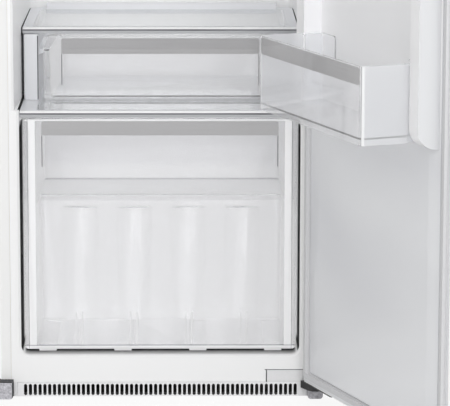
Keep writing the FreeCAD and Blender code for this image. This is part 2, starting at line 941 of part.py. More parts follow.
# Guide frames that carry the upper drawer: closed white front, hollow behind, a runner on the inner face
guide_side_gap = 2.0
guide_width = 25.5
guide_outer_half = frame_half - guide_side_gap
guide_inner_half = guide_outer_half - guide_width
guide_wall = 2.2
guide_front_wall = 5.0
guide_back_room = 34.0
guide_back_y = liner_depth - guide_back_room
guide_corner = 2.0
guide_runner_reach = 12.5
runner_inner_half = guide_inner_half - guide_runner_reach
guide_runner_drop = 31.0
guide_runner_z = top_shelf_z - guide_runner_drop
guide_runner_wall = 4.0
guide_runner_root = 12.0
guide_runner_start = 34.0
guide_ribs = 3


def guide_frame():
    low = middle_shelf_z + shelf_thickness + seat_gap
    high = top_shelf_z - seat_gap
    front = drawer_front_y - guide_front_wall
    outline = [
        (guide_inner_half, front, guide_corner),
        (guide_outer_half, front, guide_corner),
        (guide_outer_half, guide_back_y, 0),
        (guide_inner_half, guide_back_y, 0),
    ]
    body = prism(outline, plan(low), upward * (high - low))
    bay = (guide_back_y - drawer_front_y - guide_wall) / guide_ribs
    rooms = []
    for i in range(guide_ribs):
        start = drawer_front_y + i * bay
        rooms.append(
            box(guide_inner_half + guide_wall, guide_outer_half + overrun, start, start + bay - guide_wall,
                low + guide_wall, high - guide_wall)
        )
    body = body.cut(fuse(rooms))
    runner = [
        (runner_inner_half, guide_runner_z, 0),
        (guide_inner_half + guide_wall / 2, guide_runner_z, 0),
        (guide_inner_half + guide_wall / 2, guide_runner_z - guide_runner_root, 0),
        (runner_inner_half, guide_runner_z - guide_runner_wall, 0),
    ]
    start = drawer_front_y + guide_runner_start
    runner = prism(runner, elevation(start), inward * (guide_back_y - start))
    return fuse([body, runner])


right_guide = guide_frame()
keep("guide_frame_right", right_guide)
keep("guide_frame_left", mirrored(right_guide))

# Crisper: a large clear moulded box with a stepped back that clears the compressor step
crisper_side_gap = 6.2
crisper_half = recess_half - crisper_side_gap
crisper_front_y = 8.0
crisper_low_z = 84.2
crisper_high_z = 491.6
crisper_corner = 7.0
crisper_return = 9.0
crisper_depth_room = crisper_return + overrun
tub_side_setback = 8.2
tub_side_draft = 6.0
tub_taper = 8.0
crisper_back_room = 16.0
crisper_top_back_room = 38.0
crisper_tub_half = crisper_half - tub_side_setback
crisper_tub_low_half = crisper_tub_half - tub_side_draft
crisper_back_half = crisper_tub_half - tub_taper
crisper_lower_back_y = step_front_y - crisper_back_room
crisper_upper_back_y = liner_depth - crisper_top_back_room
crisper_ledge_z = 314.0
crisper_rim_z = 474.0
crisper_draft = 3.5
tub_corner = 12.0
flute_width = 57.0
flute_rise = 7.0
flute_cut_depth = 21.0
flute_shares = (-0.642, -0.214, 0.214, 0.642)
flute_xs = [crisper_tub_half * share for share in flute_shares]
flute_top_drop = 22.0
skid_back_room = 24.0
floor_rib_width = 2.4
floor_rib_height = 2.4
floor_rib_spread = 11.5
skid_height = 3.7


def tub_level(front_half, back_half, front_y, back_y, inset):
    """Plan outline of a drawer tub at one height, drawn in by the wall where it bounds the hollow."""
    return [
        (-front_half + inset, front_y + inset, 0),
        (front_half - inset, front_y + inset, 0),
        (back_half - inset, back_y - inset, tub_corner - inset),
        (-back_half + inset, back_y - inset, tub_corner - inset),
    ]


def crisper_tub(inset):
    low = crisper_low_z + inset
    front = crisper_front_y
    narrow = crisper_back_half - crisper_draft
    step_low = crisper_lower_back_y - crisper_draft
    step_high = crisper_upper_back_y - crisper_draft
    lower = loft(
        tub_level(crisper_tub_low_half, narrow, front, step_low, inset), plan(low),
        tub_level(crisper_tub_half, crisper_back_half, front, crisper_lower_back_y, inset),
        plan(crisper_ledge_z + 2 * inset),
    )
    top = crisper_rim_z + (overrun if inset else 0)
    upper = loft(
        tub_level(crisper_tub_half, crisper_back_half, front, step_high, inset),
        plan(crisper_ledge_z + inset),
        tub_level(crisper_tub_half, crisper_back_half, front, crisper_upper_back_y, inset), plan(top),
    )
    return fuse([lower, upper])


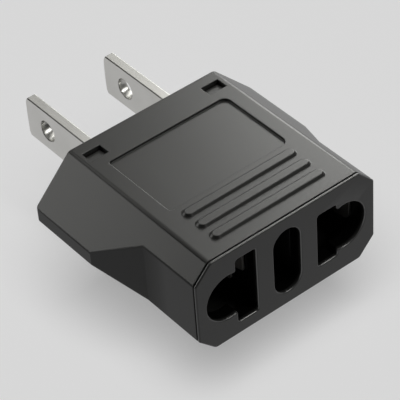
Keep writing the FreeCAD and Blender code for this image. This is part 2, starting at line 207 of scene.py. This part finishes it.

== == ==

Emit an exact copy of the lines spanning the start of the records to the line containing "guide_ribs = 3", inclusive, and no other output.

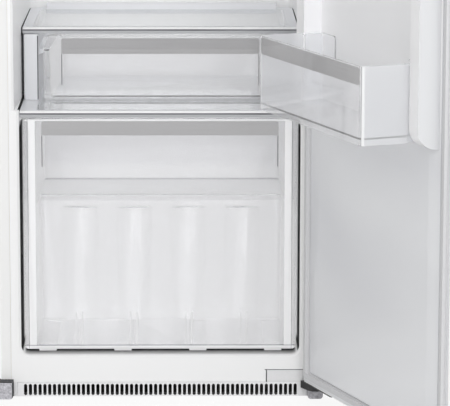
Keep writing the FreeCAD and Blender code for this image. This is part 2, starting at line 941 of part.py. More parts follow.
# Guide frames that carry the upper drawer: closed white front, hollow behind, a runner on the inner face
guide_side_gap = 2.0
guide_width = 25.5
guide_outer_half = frame_half - guide_side_gap
guide_inner_half = guide_outer_half - guide_width
guide_wall = 2.2
guide_front_wall = 5.0
guide_back_room = 34.0
guide_back_y = liner_depth - guide_back_room
guide_corner = 2.0
guide_runner_reach = 12.5
runner_inner_half = guide_inner_half - guide_runner_reach
guide_runner_drop = 31.0
guide_runner_z = top_shelf_z - guide_runner_drop
guide_runner_wall = 4.0
guide_runner_root = 12.0
guide_runner_start = 34.0
guide_ribs = 3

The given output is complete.